I have returned, not without a little reluctance, to the ongoing process of re-editing the articles in my temporarily static journal Underneath the Bunker. Why such reluctance? It is, alas, as I have mentioned on previous occasions, on account of the seemingly endless parade of errors I encounter every time I set foot on the old website. One edits once, one edits twice, one edits thrice: still the mistakes get through. Grammar, spelling, sense – there is no end, it seems, to the soul-crushing chaos. I could claim that it isn’t all my fault: I could blame my cack-handed contributors, for instance, or my imperfect proof-readers. Ultimately, however, an editor needs to stand up for his or herself: to confess their countless sins and make clear their intentions to right all careless wrongs.
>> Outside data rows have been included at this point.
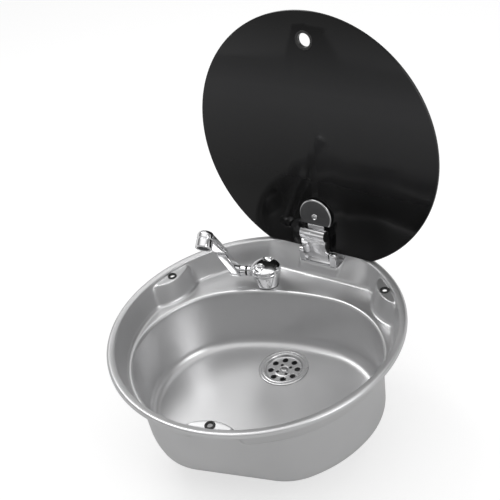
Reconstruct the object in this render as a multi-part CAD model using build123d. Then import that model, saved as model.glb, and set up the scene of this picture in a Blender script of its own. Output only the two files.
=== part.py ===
from build123d import *
import os

# Round inset sink with a hinged dark glass lid and a fold-down tap, in millimetres.
#
# The origin is on the axis of the sink, in the plane of the worktop. +Z points up. -Y points at the
# front fixing tab. The lid's hinge is at the back, a little to the right of +Y, at HINGE_ANGLE.
# The rim lies on the worktop, and the bowl hangs through a round cut-out.
# The lid stands open and the spout is raised, as they are stored.

# Pressed sheet
SHEET = 0.8
RIM_RADIUS = 210.0
RIM_HEIGHT = 6.0
RIM_EDGE_RADIUS = 2.5
RIM_INNER_RADIUS = 3.0
RIM_FLOOR = 3.0
RIM_WIDTH = 12.0
WALL_STEP = 0.4
DRAFT = 14.0
LEDGE_DEPTH = 34.0
BOWL_DEPTH = 134.5
BOWL_DRAFT = 2.0
FLOOR_FILLET = 16.0
LEDGE_FILLET = 5.0
SEAL_INSET = 0.6
LIP_MARGIN = 3.7
RECESS_FILLET = 5.0
TAB_FILLET = 20.0
HINGE_EDGE = 8.0

# Tabs that carry the fixing screws and the lid's buffers
TAB_ANGLES = (270.0, 150.0, 30.0)
TAB_REACH = 29.0
TAB_BULGE_RADIUS = 55.7
FIXING_INSET = 20.0
FIXING_HOLE = 3.0
BUFFER_RADIUS = 6.9
BUFFER_HEIGHT = 2.2
BUFFER_CLEARANCE = 0.4
BUFFER_LIP = 0.8

# Bowl outline, seen from above, with the ledge's width at the front and at the back of the bowl
FRONT_LEDGE = 28.7
BACK_LEDGE = 94.0
FLAT_LEDGE = 46.5
CORNER_TIGHTENING = 52.3
BACK_FLATTENING = 150.0
BOWL_FRONT_BLEND = 85.0

# Flat wall and notch for the hinge
HINGE_ANGLE = 74.0
HINGE_FLAT_INSET = 34.5
NOTCH_HALF_WIDTH = 34.0
NOTCH_DEPTH = 15.0
NOTCH_BACK_INSET = 13.0

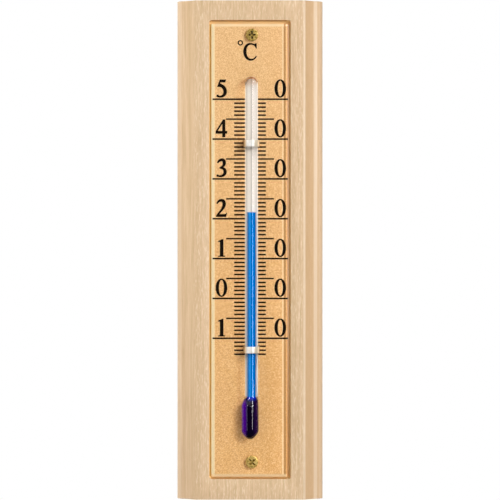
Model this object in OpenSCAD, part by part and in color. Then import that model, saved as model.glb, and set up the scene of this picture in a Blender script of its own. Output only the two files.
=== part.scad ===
/* [Backboard] */
// Height of the wooden backboard
board_h = 154; // [148:1:200]
// Width of the backboard
board_w = 45; // [40:0.5:70]
// Thickness of the backboard
board_t = 11; // [10:0.5:18]
// Width of the moulding along each long edge
mould_w = 5.6; // [5:0.1:7]
// Drop of the moulding from the front face to the straight side
mould_drop = 5.2; // [4:0.1:7]
// Width of the moulding's hollow, from the front face outward
cove_w = 3.6; // [2.5:0.1:4.5]
// Drop of the moulding where its hollow ends and its nose begins
cove_drop = 2.9; // [2:0.1:3.5]
// How far the hollow's arc sinks under its chord
cove_sag = 0.3; // [0.1:0.05:0.5]
// How far the nose's arc rises over its chord
nose_sag = 0.45; // [0.1:0.05:0.6]

/* [Recess for the scale] */
// Height of the board above the recess
board_above = 6.1; // [4:0.1:10]
// Height of the board below the recess
board_below = 6.4; // [4:0.1:10]
// Depth of the recess
recess_depth = 1.7; // [1:0.1:3]
// Radius of the recess's corners
recess_corner_r = 0.8; // [0.5:0.1:3]
// Gap between the recess and each long edge of the scale plate
side_gap = 0.55; // [0.2:0.05:1.5]
// Gap between the recess and each end of the scale plate, when it sits in the middle
end_gap = 0.75; // [0.4:0.05:1.5]
// How far the plate sits below the middle of the recess
plate_slip = 0.25; // [0:0.05:0.3]

/* [Hanging hole] */
// Distance from the board's top edge to the middle of the hanging hole
hang_drop = 20; // [15:0.5:30]
// Diameter of the hanging hole
hang_d = 6; // [4:0.5:8]
// Depth of the hanging hole
hang_depth = 6; // [4:0.5:7]

/* [Scale plate] */
// Height of the plate above the highest mark
plate_above = 23.35; // [22:0.05:30]
// Height of the plate below the bulb's tip
plate_below = 11.95; // [10:0.05:20]
// Width of the scale plate
plate_w = 24; // [23.5:0.1:28]
// Thickness of the scale plate, over its rolled edges
plate_t = 0.8; // [0.6:0.1:1.5]
// Width of the plate's rolled edge
roll_w = 1.3; // [0.6:0.1:1.6]
// Drop of the plate's rolled edge
roll_drop = 0.55; // [0.3:0.05:0.55]

/* [Printed scale] */
// Thickness of the ink
ink_t = 0.03; // [0.02:0.01:0.05]
// Degrees at the highest mark
top_degrees = 50; // [30:10:50]
// Degrees at the lowest mark
low_degrees = -14; // [-19:1:-11]
// Degrees from one numbered mark to the next
label_degrees = 10; // [10:10:10]
// Length of one degree on the scale
degree_len = 1.23; // [1:0.01:1.6]
// Height of a degree mark's line
degree_line_h = 0.5; // [0.2:0.02:0.6]
// Height of a five-degree mark's line
five_line_h = 0.46; // [0.2:0.02:0.6]
// Height of a ten-degree mark's line
ten_line_h = 0.5; // [0.2:0.02:0.6]
// Reach of the degree marks from the plate's middle
degree_reach = 4.9; // [4:0.1:5.5]
// Reach of the five-degree marks from the plate's middle
five_reach = 7.4; // [6:0.1:8]
// Distance from the plate's side to the end of a ten-degree mark
ten_inset = 0.25; // [0.1:0.05:1]
// Height of the numerals
digit_h = 5.5; // [4.5:0.1:6]
// Distance from a ten-degree line up to its numerals
digit_lift = 0.55; // [0.4:0.05:1]
// Distance from the plate's left side to the middle of the left numerals
left_inset = 3.2; // [3.1:0.05:3.6]
// Distance from the plate's right side to the middle of the right numerals
right_inset = 2.65; // [2.5:0.05:3]
// Distance from the plate's top edge to the top of the unit letter
unit_drop = 5.95; // [5.6:0.05:9]
// Height of the unit letter
unit_h = 5.3; // [4:0.1:7]
// Outer diameter of the degree ring beside the unit letter
ring_d = 1.7; // [1.2:0.1:2.2]
// Width of the degree ring's line
ring_line = 0.4; // [0.2:0.02:0.5]

/* [Glass tube] */
// Length of the stem above the highest mark
stem_above = 6.85; // [6:0.05:10]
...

It’s funny how sensitive one can become to these small errors; these piddling crimes of punctuation. I recall the late great Johannes Speyer writing a romantic letter to one of his many female followers. Two hours after passing the note over to the lady in question he burst into her house and demanded she return it. ‘Why so?’ she squealed (or so he claimed). ‘I have just remembered a small error I made,’ he replied, seizing the letter from her dainty little hands and rushing out of the room. Minutes later he reappeared, replacing the once-offending missive into her quivering palms. She looked down to see that he had crossed out a semi-colon and inserted in its place a comma. ‘I couldn’t bear for you to think of me as the kind of man who would misuse a semi-colon’ he said, before leaping through the open window and trampling on her flower beds.
Like the majority of Speyer’s love affairs, this one was not meant to be. Granted, the girl was never to think of him as the kind of man who would misuse a semi-colon, but she was to think of him as a selfish, four-timing, flower-bed trampler. Still: this was fine by him. So long as the love letters were appropriately punctuated, it didn’t much matter what came of them.